En una cultura como la mexicana, impensable sin su necesidad de
figuras patriarcales a las que se confiere potestad absoluta sobre la
inteligencia de la historia que presencian, descifran y protagonizan, es
comprensible que la muerte de Carlos Fuentes haya sido deplorada desde
un sentimiento de orfandad. Claro: también debe tomarse en cuenta lo
inesperado del deceso, acaecido cuando el escritor recién había dado
pruebas de hallarse tan activo como lo había estado siempre, trabajando y
concitando la atención inmediata sobre su trabajo y sus proyectos
literarios, pero además sobre sus pareceres como el intelectual presto a
opinar acerca de la actualidad sociopolítica: acaso por lo súbito de la
noticia, pero sobre todo por la notoriedad insuperable del personaje,
daba la impresión de que era imposible: Fuentes, qué duda cabe, lleva
décadas siendo el escritor más importante de este país… en los términos
en que esa importancia está hecha de visibilidad, de omnipresencia
mediática como figurante principal en la discusión pública y del
carácter de emblema viviente que su tiempo le confirió como testigo (y
actor), del México postrevolucionario y del Boom de la literatura
latinoamericana y del pensamiento crítico ante el avance del modelo
neoliberal.
Así, fueron inevitables las desmesuras que
resumen los encabezados de la prensa internacional —la presunta
consternación de rigor, expresada de inmediato desde los niveles más
altos del poder, y sus resonancias, que fueron del auténtico pesar de
los auténticos lectores a los rebuznos con que candidatos y políticos
oportunistas e ignorantes se sumaron al duelo. Y dio la impresión de que
su ausencia podrá tener más peso que el que suman su obra, su
intervención en los diversos presentes que atravesó y su influencia en
quienes vienen detrás de él. El tránsito de Fuentes lo resume muy bien,
me parece, el epígrafe de Guillén de Castro que instaló al frente de una
de las piezas de Constancia y otras novelas para vírgenes: «Muera yo, pero viva mi fama».
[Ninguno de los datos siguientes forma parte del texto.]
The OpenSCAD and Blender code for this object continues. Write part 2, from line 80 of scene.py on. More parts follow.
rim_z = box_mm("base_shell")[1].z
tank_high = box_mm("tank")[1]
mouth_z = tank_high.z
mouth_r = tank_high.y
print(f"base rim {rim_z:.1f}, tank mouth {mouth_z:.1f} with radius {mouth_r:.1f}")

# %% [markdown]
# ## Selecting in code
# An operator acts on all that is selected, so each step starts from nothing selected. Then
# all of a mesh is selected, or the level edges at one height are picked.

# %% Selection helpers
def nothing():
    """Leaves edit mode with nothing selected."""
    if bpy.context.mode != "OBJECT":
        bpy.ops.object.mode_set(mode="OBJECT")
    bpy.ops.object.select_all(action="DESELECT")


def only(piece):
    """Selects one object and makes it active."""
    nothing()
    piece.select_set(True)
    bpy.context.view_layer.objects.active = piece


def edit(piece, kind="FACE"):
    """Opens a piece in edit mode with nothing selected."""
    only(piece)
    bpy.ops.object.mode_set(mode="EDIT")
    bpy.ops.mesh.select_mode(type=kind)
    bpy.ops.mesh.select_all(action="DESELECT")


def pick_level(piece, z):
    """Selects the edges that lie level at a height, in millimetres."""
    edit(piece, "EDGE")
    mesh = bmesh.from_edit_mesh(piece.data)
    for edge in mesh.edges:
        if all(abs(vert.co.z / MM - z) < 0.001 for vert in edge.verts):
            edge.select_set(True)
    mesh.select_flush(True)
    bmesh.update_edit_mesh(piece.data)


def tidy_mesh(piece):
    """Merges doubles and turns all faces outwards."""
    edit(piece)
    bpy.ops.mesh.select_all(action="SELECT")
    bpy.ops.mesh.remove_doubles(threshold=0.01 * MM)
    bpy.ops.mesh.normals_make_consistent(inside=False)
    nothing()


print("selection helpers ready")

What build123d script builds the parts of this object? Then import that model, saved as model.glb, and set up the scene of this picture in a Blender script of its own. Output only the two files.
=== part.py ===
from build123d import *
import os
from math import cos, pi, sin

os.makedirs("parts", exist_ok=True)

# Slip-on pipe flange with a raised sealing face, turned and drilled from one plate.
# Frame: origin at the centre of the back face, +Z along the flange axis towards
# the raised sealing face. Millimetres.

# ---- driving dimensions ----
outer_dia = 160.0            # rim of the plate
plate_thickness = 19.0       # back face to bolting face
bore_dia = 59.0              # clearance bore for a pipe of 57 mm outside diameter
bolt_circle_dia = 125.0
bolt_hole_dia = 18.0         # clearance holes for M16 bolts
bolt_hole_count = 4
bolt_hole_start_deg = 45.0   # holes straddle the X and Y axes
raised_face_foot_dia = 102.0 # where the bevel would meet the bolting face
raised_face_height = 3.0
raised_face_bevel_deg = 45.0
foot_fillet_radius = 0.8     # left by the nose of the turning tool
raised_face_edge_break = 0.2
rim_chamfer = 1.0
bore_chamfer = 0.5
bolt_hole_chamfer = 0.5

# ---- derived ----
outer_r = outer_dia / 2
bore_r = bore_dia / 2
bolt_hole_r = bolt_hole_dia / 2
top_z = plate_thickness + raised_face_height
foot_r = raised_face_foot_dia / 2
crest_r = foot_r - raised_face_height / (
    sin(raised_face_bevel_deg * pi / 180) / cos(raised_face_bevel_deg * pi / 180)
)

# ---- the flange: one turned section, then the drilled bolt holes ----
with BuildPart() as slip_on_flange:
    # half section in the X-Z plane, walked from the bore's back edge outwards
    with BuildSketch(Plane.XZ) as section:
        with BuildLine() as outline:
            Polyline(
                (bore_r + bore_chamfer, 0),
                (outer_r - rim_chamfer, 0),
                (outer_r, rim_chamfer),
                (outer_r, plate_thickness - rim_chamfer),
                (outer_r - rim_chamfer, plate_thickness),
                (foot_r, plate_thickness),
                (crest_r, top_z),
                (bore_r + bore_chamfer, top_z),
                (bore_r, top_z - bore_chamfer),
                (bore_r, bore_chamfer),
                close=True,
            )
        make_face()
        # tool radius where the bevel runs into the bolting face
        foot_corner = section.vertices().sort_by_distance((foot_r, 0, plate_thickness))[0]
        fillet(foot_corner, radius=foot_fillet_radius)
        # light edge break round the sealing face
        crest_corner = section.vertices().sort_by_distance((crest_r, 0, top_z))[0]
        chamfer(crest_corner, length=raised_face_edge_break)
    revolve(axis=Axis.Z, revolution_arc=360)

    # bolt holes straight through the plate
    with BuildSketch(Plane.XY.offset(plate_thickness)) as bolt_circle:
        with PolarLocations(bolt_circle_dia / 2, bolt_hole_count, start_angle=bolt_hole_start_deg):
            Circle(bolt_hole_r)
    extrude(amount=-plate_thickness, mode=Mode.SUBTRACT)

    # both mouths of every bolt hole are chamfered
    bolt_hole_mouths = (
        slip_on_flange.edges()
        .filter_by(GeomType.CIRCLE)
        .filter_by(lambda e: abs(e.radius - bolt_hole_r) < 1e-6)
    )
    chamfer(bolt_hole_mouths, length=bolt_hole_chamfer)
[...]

Novelista disparejo (hay consenso en que nunca consiguió superar sus
títulos tempranos), narrador formidable en un puñado de cuentos,
ensayista y articulista elocuente pero no imprescindible («enjundioso
descubridor de lo consabido», anoté una vez, y sigue pareciéndomelo),
fue en todo momento un escritor imponderable: se lo aceptaba y se lo
celebraba sin más. Quizás, tristemente, ése sea su salvoconducto al
olvido; tal vez no, pues puede que sea tiempo de justipreciarlo al fin
—y qué sorprendente juicio puede extraerse del comentario con que Juan
Villoro cerró la nota que publicó ayer aquí mismo, al citar un dicho
reciente de Fuentes, «Si no vives como joven, te carga la chingada», y
agregar enseguida que «su corazón se detuvo un segundo antes de que eso
sucediera»: ¿o sea que estaba a punto…? Al llorarlo, se ha insistido,
por supuesto, en su amor a México. Ya lo esperan la tumba y la lápida
que se mandó hacer en el Cementerio de Montparnasse, en París.
Publicado en la columna «La menor importancia», en Mural, el jueves 17 de mayo de 2012.